§ **INFORMATION SUPPLIED**:
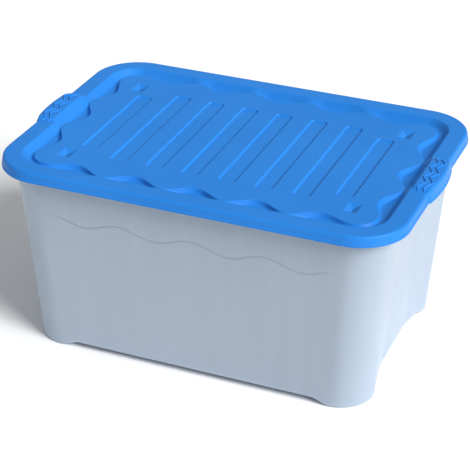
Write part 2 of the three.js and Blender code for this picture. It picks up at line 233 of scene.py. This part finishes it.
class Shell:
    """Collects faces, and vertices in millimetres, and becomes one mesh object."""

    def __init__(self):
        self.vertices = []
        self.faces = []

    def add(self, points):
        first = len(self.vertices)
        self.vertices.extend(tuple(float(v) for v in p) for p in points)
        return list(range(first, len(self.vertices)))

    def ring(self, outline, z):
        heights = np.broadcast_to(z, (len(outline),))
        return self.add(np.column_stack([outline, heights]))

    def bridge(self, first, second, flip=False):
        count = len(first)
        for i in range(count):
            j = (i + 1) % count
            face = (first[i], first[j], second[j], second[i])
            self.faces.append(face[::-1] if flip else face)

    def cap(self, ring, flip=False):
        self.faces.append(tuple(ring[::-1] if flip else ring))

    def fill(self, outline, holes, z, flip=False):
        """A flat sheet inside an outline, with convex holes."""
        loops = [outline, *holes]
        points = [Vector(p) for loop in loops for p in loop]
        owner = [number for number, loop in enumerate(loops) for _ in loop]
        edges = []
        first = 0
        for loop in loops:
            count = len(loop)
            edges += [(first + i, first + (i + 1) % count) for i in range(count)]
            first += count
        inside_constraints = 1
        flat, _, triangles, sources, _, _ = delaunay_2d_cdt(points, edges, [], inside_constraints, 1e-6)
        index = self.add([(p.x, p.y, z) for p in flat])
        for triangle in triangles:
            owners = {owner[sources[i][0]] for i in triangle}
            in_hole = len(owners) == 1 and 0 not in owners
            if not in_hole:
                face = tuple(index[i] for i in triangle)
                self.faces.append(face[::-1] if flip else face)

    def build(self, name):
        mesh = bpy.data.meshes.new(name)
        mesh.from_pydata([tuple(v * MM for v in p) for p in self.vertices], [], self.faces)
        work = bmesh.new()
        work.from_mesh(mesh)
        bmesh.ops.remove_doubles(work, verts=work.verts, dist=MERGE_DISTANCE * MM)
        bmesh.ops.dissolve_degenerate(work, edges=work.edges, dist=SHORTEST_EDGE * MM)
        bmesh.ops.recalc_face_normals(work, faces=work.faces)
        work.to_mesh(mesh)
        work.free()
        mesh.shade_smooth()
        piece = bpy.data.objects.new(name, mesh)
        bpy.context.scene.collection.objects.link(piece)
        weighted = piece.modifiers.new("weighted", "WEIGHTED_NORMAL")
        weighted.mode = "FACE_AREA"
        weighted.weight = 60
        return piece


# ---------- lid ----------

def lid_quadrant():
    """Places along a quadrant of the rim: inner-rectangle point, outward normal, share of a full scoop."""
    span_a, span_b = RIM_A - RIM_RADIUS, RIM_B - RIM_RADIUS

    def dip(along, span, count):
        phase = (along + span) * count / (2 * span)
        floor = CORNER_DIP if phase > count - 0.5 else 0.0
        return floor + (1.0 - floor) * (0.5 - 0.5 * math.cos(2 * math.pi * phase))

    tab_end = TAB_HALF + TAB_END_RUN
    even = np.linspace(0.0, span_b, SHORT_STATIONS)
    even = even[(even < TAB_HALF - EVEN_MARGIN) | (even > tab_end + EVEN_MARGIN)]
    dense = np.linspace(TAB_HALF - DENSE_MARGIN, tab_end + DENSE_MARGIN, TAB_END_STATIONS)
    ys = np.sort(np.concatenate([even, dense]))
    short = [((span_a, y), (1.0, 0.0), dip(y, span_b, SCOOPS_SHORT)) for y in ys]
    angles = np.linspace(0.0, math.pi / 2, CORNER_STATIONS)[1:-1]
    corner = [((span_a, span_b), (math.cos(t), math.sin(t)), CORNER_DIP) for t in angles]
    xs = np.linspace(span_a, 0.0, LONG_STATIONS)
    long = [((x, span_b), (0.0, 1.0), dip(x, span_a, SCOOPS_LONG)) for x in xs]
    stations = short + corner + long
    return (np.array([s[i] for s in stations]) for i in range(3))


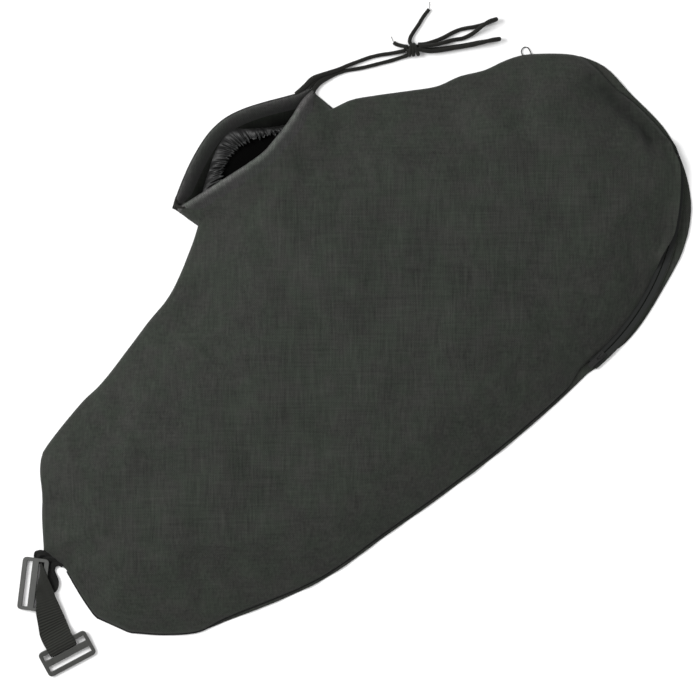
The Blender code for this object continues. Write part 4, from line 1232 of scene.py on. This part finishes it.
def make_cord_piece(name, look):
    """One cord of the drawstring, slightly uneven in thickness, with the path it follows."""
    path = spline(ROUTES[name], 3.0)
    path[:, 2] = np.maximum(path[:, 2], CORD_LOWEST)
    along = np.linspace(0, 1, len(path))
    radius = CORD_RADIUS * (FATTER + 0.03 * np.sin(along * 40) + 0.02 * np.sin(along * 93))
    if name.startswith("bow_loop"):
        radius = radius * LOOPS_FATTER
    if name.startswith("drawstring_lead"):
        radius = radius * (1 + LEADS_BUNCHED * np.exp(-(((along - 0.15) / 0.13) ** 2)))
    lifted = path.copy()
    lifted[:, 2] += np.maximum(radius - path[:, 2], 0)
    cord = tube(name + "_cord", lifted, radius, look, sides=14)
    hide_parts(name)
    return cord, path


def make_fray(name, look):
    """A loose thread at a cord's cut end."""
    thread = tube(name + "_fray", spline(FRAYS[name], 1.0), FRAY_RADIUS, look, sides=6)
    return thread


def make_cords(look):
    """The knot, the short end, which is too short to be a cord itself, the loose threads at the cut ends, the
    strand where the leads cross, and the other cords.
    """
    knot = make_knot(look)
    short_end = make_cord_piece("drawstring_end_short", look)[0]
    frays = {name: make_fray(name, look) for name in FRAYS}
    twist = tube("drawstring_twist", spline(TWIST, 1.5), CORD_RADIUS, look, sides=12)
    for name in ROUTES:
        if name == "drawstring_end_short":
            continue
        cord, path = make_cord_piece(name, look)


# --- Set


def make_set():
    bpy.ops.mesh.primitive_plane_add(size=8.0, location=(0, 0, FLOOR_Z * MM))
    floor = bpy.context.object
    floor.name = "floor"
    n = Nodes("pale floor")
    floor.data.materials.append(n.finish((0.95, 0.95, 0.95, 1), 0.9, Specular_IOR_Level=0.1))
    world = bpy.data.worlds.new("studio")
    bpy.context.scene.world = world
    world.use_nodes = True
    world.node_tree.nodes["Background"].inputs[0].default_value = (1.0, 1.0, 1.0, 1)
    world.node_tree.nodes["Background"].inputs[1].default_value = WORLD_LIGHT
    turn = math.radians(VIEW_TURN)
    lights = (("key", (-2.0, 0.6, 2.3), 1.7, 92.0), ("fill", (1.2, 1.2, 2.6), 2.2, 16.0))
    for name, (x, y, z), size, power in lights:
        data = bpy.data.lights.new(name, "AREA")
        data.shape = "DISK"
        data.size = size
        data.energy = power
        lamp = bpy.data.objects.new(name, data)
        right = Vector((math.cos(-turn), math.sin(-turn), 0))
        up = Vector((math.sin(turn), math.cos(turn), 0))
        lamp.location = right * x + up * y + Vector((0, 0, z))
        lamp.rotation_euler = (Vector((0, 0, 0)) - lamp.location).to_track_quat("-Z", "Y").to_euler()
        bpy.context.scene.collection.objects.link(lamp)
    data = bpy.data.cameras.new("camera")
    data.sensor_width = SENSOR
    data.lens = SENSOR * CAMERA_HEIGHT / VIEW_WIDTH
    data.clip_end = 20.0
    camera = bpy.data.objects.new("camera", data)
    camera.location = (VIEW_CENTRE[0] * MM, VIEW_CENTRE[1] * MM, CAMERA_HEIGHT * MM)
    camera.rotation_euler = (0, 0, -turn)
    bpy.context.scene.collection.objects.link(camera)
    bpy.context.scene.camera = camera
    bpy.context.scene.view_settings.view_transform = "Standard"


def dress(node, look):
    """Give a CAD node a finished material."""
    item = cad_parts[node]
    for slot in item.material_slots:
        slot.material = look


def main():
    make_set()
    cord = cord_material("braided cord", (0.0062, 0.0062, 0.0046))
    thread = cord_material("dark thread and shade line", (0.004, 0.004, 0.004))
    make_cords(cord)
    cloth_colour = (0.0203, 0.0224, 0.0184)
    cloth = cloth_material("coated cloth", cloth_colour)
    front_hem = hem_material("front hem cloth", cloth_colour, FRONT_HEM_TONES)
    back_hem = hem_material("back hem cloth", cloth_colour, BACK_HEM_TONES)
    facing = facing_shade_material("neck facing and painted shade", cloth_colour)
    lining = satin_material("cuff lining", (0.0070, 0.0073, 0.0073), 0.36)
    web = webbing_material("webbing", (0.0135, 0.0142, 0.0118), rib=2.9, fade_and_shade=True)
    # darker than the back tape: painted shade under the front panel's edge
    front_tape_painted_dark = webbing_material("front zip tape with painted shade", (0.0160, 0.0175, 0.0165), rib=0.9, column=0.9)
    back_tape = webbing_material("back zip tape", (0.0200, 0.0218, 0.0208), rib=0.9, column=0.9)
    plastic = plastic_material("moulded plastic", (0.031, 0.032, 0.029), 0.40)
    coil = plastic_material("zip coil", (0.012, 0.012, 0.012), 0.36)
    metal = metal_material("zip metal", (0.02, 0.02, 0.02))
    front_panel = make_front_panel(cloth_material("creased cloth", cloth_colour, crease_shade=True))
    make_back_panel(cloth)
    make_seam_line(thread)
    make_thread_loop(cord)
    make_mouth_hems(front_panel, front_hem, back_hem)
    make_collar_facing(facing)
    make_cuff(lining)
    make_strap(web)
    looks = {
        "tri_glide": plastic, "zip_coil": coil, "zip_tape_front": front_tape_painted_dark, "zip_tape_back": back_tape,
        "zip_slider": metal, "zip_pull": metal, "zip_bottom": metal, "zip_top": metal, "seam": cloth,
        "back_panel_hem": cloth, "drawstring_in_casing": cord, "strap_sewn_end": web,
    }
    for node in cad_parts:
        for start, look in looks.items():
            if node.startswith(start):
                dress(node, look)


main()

§ **YOUR GOAL**:
Take the lines above from the first through the one containing "self.faces.append(tuple(ring[::-1] if flip" and reproduce them exactly; include nothing else.

§ **RESULT FOR THIS EXERCISE**:
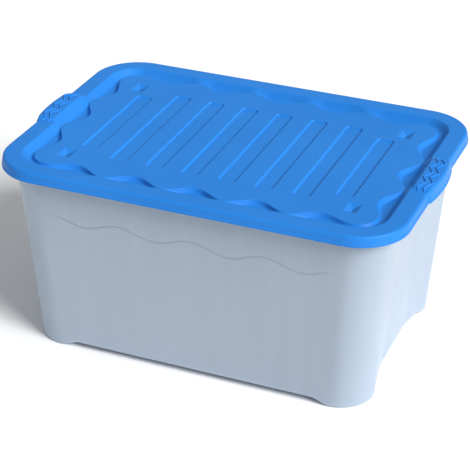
Write part 2 of the three.js and Blender code for this picture. It picks up at line 233 of scene.py. This part finishes it.
class Shell:
    """Collects faces, and vertices in millimetres, and becomes one mesh object."""

    def __init__(self):
        self.vertices = []
        self.faces = []

    def add(self, points):
        first = len(self.vertices)
        self.vertices.extend(tuple(float(v) for v in p) for p in points)
        return list(range(first, len(self.vertices)))

    def ring(self, outline, z):
        heights = np.broadcast_to(z, (len(outline),))
        return self.add(np.column_stack([outline, heights]))

    def bridge(self, first, second, flip=False):
        count = len(first)
        for i in range(count):
            j = (i + 1) % count
            face = (first[i], first[j], second[j], second[i])
            self.faces.append(face[::-1] if flip else face)

    def cap(self, ring, flip=False):
        self.faces.append(tuple(ring[::-1] if flip else ring))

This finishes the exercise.